▶ **Supplied material**:
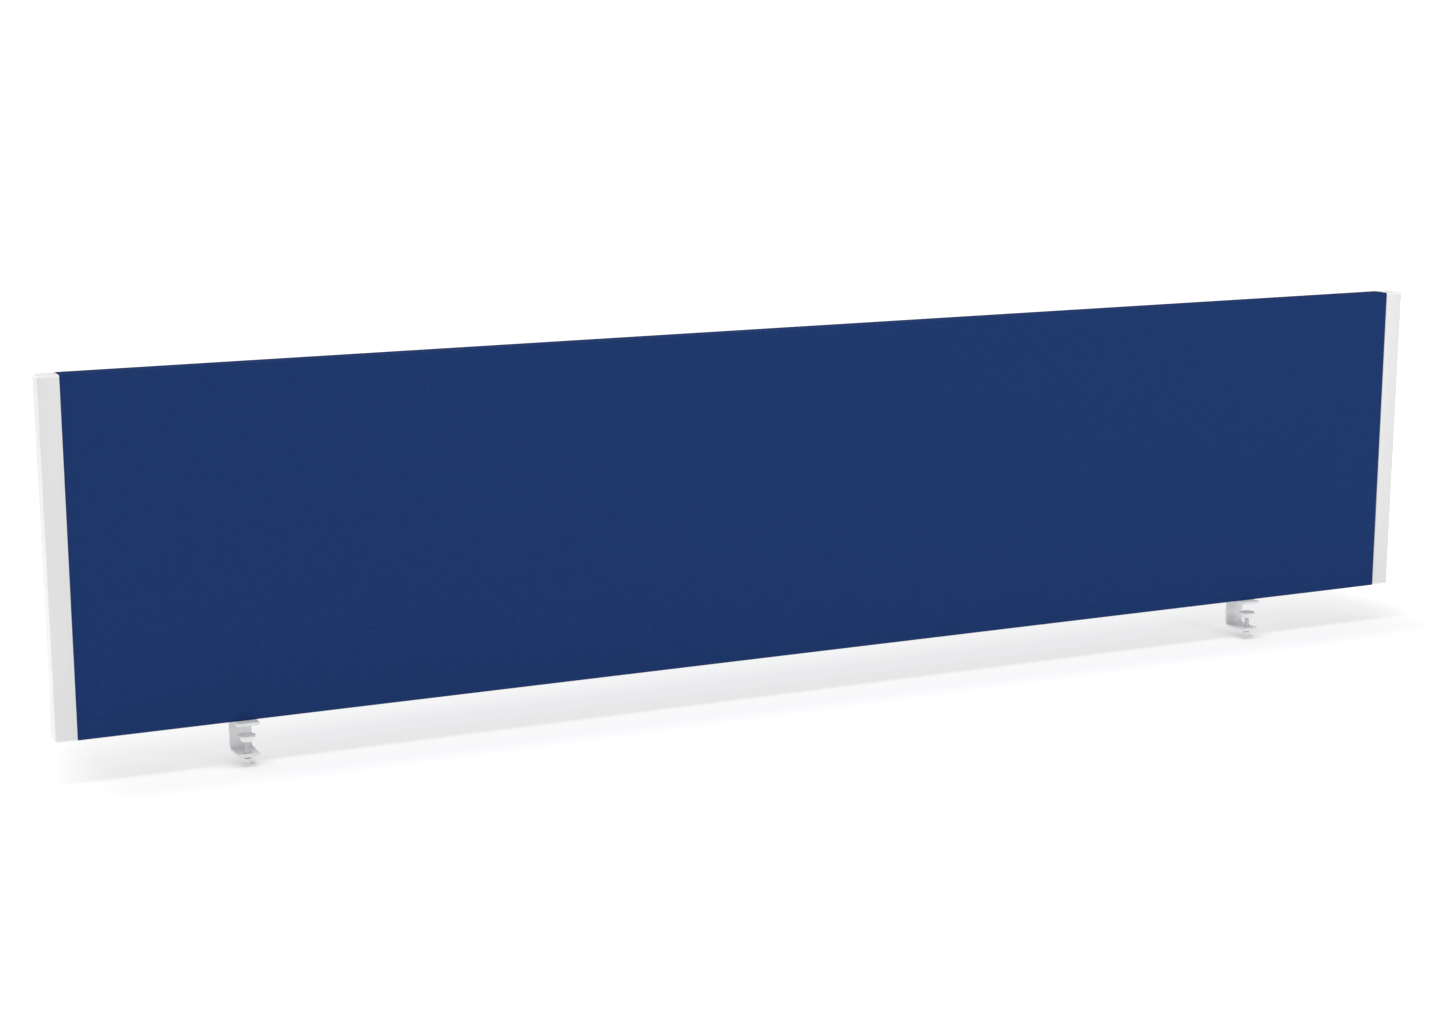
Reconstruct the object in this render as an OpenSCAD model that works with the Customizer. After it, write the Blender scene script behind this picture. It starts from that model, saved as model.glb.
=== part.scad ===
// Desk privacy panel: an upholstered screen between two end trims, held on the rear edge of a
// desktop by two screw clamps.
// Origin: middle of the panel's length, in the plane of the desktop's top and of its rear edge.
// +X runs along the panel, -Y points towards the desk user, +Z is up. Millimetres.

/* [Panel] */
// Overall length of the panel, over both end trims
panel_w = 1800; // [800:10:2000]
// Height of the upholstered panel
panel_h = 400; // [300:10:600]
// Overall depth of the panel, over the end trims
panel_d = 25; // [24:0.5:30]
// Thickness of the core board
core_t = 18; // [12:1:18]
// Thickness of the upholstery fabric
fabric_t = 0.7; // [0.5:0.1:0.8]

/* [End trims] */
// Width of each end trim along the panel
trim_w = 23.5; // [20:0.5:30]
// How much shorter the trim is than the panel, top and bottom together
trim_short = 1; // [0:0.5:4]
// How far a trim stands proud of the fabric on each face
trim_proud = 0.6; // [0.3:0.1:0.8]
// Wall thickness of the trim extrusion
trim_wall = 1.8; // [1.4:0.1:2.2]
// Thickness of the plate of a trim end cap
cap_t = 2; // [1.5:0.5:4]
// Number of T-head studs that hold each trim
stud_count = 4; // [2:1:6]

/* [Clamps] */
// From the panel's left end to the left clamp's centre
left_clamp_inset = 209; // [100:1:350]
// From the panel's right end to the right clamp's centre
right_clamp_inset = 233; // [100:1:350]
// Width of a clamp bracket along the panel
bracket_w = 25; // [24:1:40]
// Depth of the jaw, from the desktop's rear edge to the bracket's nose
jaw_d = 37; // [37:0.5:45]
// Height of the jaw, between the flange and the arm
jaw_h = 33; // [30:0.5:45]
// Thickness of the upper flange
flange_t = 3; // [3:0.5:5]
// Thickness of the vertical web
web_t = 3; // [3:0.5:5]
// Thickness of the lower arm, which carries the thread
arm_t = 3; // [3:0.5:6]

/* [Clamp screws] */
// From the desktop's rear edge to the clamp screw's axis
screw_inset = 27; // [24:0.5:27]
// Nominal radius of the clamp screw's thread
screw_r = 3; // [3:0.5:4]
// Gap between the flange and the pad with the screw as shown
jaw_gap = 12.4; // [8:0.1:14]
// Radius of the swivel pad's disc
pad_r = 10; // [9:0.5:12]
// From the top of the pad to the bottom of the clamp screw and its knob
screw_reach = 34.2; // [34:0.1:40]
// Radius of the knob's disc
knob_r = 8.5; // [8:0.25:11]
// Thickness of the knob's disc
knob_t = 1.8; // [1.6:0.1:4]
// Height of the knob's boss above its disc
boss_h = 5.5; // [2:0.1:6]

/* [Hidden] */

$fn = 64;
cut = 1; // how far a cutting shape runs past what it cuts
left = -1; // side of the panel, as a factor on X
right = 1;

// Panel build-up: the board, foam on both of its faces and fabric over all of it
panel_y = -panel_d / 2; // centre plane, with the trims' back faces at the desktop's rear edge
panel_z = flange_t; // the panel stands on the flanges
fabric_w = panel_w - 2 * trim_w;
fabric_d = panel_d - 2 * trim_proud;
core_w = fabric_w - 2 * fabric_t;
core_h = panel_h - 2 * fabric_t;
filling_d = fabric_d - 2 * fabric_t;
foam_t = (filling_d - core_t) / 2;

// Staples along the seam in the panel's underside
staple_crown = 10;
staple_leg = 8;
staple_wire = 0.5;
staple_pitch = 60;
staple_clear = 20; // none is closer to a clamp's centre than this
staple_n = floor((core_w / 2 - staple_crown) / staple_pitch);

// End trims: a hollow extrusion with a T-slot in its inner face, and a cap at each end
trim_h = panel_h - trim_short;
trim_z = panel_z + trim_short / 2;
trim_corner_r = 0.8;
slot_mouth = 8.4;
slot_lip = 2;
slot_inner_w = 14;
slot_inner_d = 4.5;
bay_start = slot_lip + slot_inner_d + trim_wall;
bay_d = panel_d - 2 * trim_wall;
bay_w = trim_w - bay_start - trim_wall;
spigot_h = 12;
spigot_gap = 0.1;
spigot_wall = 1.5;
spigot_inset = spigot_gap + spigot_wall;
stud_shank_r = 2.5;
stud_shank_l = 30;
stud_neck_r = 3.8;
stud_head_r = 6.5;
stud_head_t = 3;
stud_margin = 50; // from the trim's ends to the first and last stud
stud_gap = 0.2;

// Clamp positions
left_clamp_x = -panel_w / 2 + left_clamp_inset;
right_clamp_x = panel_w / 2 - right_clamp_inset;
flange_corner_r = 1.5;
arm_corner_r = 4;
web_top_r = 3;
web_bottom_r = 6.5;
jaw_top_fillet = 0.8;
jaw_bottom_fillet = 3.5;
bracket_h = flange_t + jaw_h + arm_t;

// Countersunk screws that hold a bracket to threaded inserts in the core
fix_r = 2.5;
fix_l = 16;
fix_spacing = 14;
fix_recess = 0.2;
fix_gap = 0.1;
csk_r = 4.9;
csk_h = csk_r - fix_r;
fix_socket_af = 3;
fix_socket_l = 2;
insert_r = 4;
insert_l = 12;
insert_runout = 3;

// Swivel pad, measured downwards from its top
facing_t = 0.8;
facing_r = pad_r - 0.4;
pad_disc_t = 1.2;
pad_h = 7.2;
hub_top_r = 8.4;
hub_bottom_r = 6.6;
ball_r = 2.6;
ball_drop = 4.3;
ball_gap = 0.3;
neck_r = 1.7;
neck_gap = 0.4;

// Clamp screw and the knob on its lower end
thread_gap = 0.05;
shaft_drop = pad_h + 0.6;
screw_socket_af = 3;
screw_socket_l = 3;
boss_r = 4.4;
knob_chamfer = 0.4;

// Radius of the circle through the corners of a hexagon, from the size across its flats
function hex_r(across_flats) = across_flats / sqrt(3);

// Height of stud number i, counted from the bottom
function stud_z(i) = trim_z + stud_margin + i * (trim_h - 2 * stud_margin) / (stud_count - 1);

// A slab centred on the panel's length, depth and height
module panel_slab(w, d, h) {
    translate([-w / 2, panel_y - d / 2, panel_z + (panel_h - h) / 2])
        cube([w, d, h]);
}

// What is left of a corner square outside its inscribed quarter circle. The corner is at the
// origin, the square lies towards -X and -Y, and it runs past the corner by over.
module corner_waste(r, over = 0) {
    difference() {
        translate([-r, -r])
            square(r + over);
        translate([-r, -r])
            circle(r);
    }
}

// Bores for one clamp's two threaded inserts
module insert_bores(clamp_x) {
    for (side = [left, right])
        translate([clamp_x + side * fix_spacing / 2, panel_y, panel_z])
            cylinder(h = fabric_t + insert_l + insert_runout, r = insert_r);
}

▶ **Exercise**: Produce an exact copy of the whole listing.

▶ **Output below**:
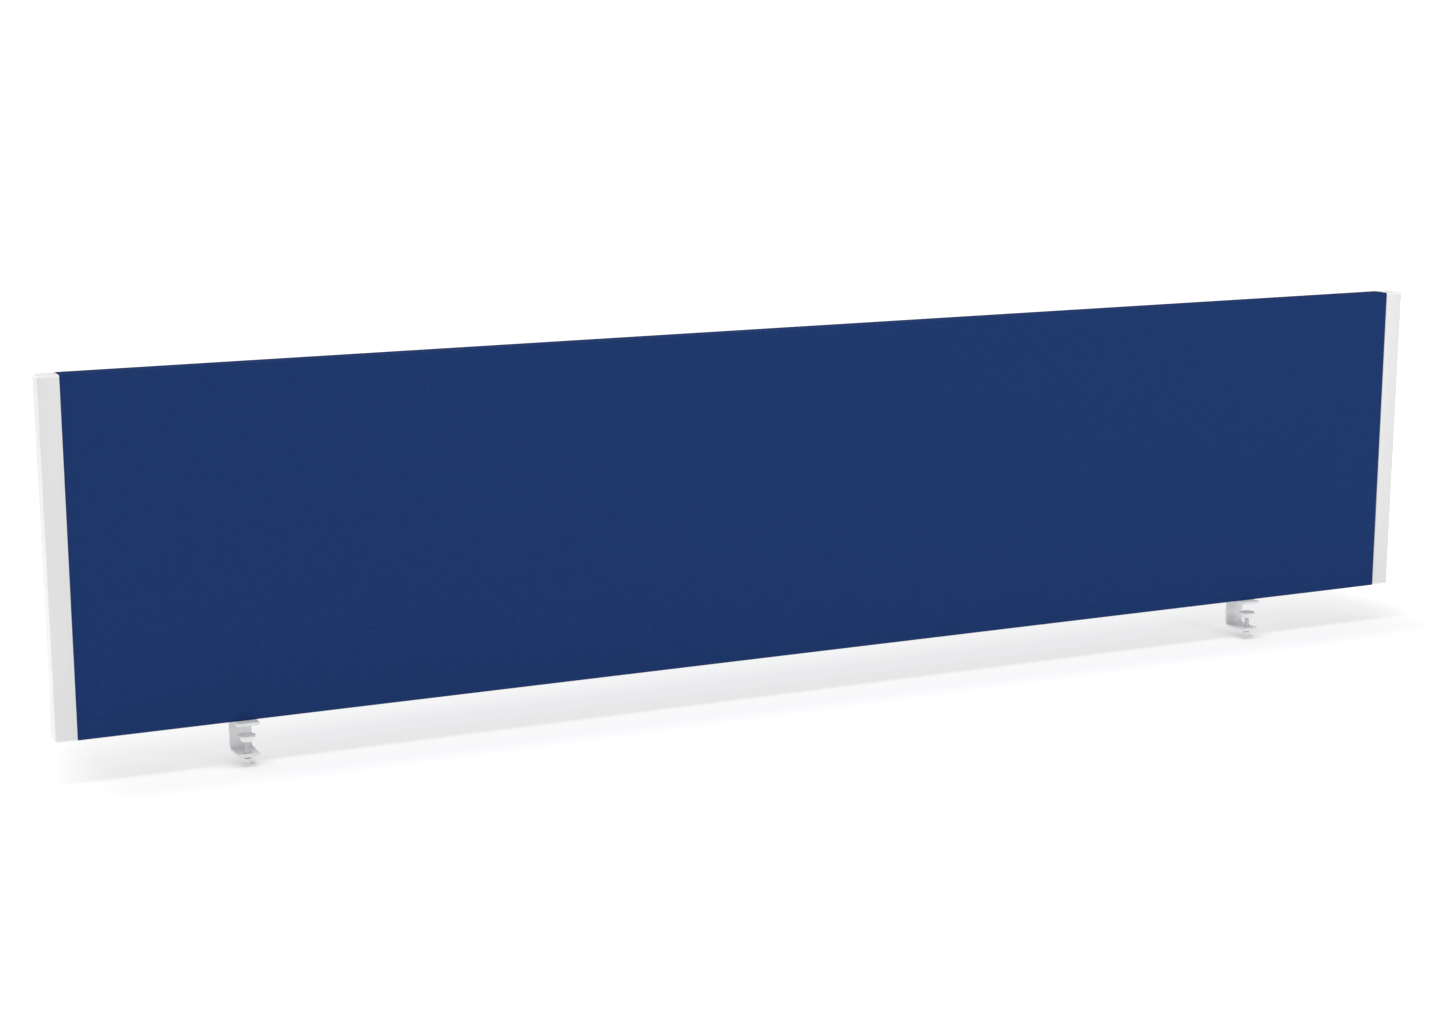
Reconstruct the object in this render as an OpenSCAD model that works with the Customizer. After it, write the Blender scene script behind this picture. It starts from that model, saved as model.glb.
=== part.scad ===
// Desk privacy panel: an upholstered screen between two end trims, held on the rear edge of a
// desktop by two screw clamps.
// Origin: middle of the panel's length, in the plane of the desktop's top and of its rear edge.
// +X runs along the panel, -Y points towards the desk user, +Z is up. Millimetres.

/* [Panel] */
// Overall length of the panel, over both end trims
panel_w = 1800; // [800:10:2000]
// Height of the upholstered panel
panel_h = 400; // [300:10:600]
// Overall depth of the panel, over the end trims
panel_d = 25; // [24:0.5:30]
// Thickness of the core board
core_t = 18; // [12:1:18]
// Thickness of the upholstery fabric
fabric_t = 0.7; // [0.5:0.1:0.8]

/* [End trims] */
// Width of each end trim along the panel
trim_w = 23.5; // [20:0.5:30]
// How much shorter the trim is than the panel, top and bottom together
trim_short = 1; // [0:0.5:4]
// How far a trim stands proud of the fabric on each face
trim_proud = 0.6; // [0.3:0.1:0.8]
// Wall thickness of the trim extrusion
trim_wall = 1.8; // [1.4:0.1:2.2]
// Thickness of the plate of a trim end cap
cap_t = 2; // [1.5:0.5:4]
// Number of T-head studs that hold each trim
stud_count = 4; // [2:1:6]

/* [Clamps] */
// From the panel's left end to the left clamp's centre
left_clamp_inset = 209; // [100:1:350]
// From the panel's right end to the right clamp's centre
right_clamp_inset = 233; // [100:1:350]
// Width of a clamp bracket along the panel
bracket_w = 25; // [24:1:40]
// Depth of the jaw, from the desktop's rear edge to the bracket's nose
jaw_d = 37; // [37:0.5:45]
// Height of the jaw, between the flange and the arm
jaw_h = 33; // [30:0.5:45]
// Thickness of the upper flange
flange_t = 3; // [3:0.5:5]
// Thickness of the vertical web
web_t = 3; // [3:0.5:5]
// Thickness of the lower arm, which carries the thread
arm_t = 3; // [3:0.5:6]

/* [Clamp screws] */
// From the desktop's rear edge to the clamp screw's axis
screw_inset = 27; // [24:0.5:27]
// Nominal radius of the clamp screw's thread
screw_r = 3; // [3:0.5:4]
// Gap between the flange and the pad with the screw as shown
jaw_gap = 12.4; // [8:0.1:14]
// Radius of the swivel pad's disc
pad_r = 10; // [9:0.5:12]
// From the top of the pad to the bottom of the clamp screw and its knob
screw_reach = 34.2; // [34:0.1:40]
// Radius of the knob's disc
knob_r = 8.5; // [8:0.25:11]
// Thickness of the knob's disc
knob_t = 1.8; // [1.6:0.1:4]
// Height of the knob's boss above its disc
boss_h = 5.5; // [2:0.1:6]

/* [Hidden] */

$fn = 64;
cut = 1; // how far a cutting shape runs past what it cuts
left = -1; // side of the panel, as a factor on X
right = 1;

// Panel build-up: the board, foam on both of its faces and fabric over all of it
panel_y = -panel_d / 2; // centre plane, with the trims' back faces at the desktop's rear edge
panel_z = flange_t; // the panel stands on the flanges
fabric_w = panel_w - 2 * trim_w;
fabric_d = panel_d - 2 * trim_proud;
core_w = fabric_w - 2 * fabric_t;
core_h = panel_h - 2 * fabric_t;
filling_d = fabric_d - 2 * fabric_t;
foam_t = (filling_d - core_t) / 2;

// Staples along the seam in the panel's underside
staple_crown = 10;
staple_leg = 8;
staple_wire = 0.5;
staple_pitch = 60;
staple_clear = 20; // none is closer to a clamp's centre than this
staple_n = floor((core_w / 2 - staple_crown) / staple_pitch);

// End trims: a hollow extrusion with a T-slot in its inner face, and a cap at each end
trim_h = panel_h - trim_short;
trim_z = panel_z + trim_short / 2;
trim_corner_r = 0.8;
slot_mouth = 8.4;
slot_lip = 2;
slot_inner_w = 14;
slot_inner_d = 4.5;
bay_start = slot_lip + slot_inner_d + trim_wall;
bay_d = panel_d - 2 * trim_wall;
bay_w = trim_w - bay_start - trim_wall;
spigot_h = 12;
spigot_gap = 0.1;
spigot_wall = 1.5;
spigot_inset = spigot_gap + spigot_wall;
stud_shank_r = 2.5;
stud_shank_l = 30;
stud_neck_r = 3.8;
stud_head_r = 6.5;
stud_head_t = 3;
stud_margin = 50; // from the trim's ends to the first and last stud
stud_gap = 0.2;

// Clamp positions
left_clamp_x = -panel_w / 2 + left_clamp_inset;
right_clamp_x = panel_w / 2 - right_clamp_inset;
flange_corner_r = 1.5;
arm_corner_r = 4;
web_top_r = 3;
web_bottom_r = 6.5;
jaw_top_fillet = 0.8;
jaw_bottom_fillet = 3.5;
bracket_h = flange_t + jaw_h + arm_t;

// Countersunk screws that hold a bracket to threaded inserts in the core
fix_r = 2.5;
fix_l = 16;
fix_spacing = 14;
fix_recess = 0.2;
fix_gap = 0.1;
csk_r = 4.9;
csk_h = csk_r - fix_r;
fix_socket_af = 3;
fix_socket_l = 2;
insert_r = 4;
insert_l = 12;
insert_runout = 3;

// Swivel pad, measured downwards from its top
facing_t = 0.8;
facing_r = pad_r - 0.4;
pad_disc_t = 1.2;
pad_h = 7.2;
hub_top_r = 8.4;
hub_bottom_r = 6.6;
ball_r = 2.6;
ball_drop = 4.3;
ball_gap = 0.3;
neck_r = 1.7;
neck_gap = 0.4;

// Clamp screw and the knob on its lower end
thread_gap = 0.05;
shaft_drop = pad_h + 0.6;
screw_socket_af = 3;
screw_socket_l = 3;
boss_r = 4.4;
knob_chamfer = 0.4;

// Radius of the circle through the corners of a hexagon, from the size across its flats
function hex_r(across_flats) = across_flats / sqrt(3);

// Height of stud number i, counted from the bottom
function stud_z(i) = trim_z + stud_margin + i * (trim_h - 2 * stud_margin) / (stud_count - 1);

// A slab centred on the panel's length, depth and height
module panel_slab(w, d, h) {
    translate([-w / 2, panel_y - d / 2, panel_z + (panel_h - h) / 2])
        cube([w, d, h]);
}

// What is left of a corner square outside its inscribed quarter circle. The corner is at the
// origin, the square lies towards -X and -Y, and it runs past the corner by over.
module corner_waste(r, over = 0) {
    difference() {
        translate([-r, -r])
            square(r + over);
        translate([-r, -r])
            circle(r);
    }
}

// Bores for one clamp's two threaded inserts
module insert_bores(clamp_x) {
    for (side = [left, right])
        translate([clamp_x + side * fix_spacing / 2, panel_y, panel_z])
            cylinder(h = fabric_t + insert_l + insert_runout, r = insert_r);
}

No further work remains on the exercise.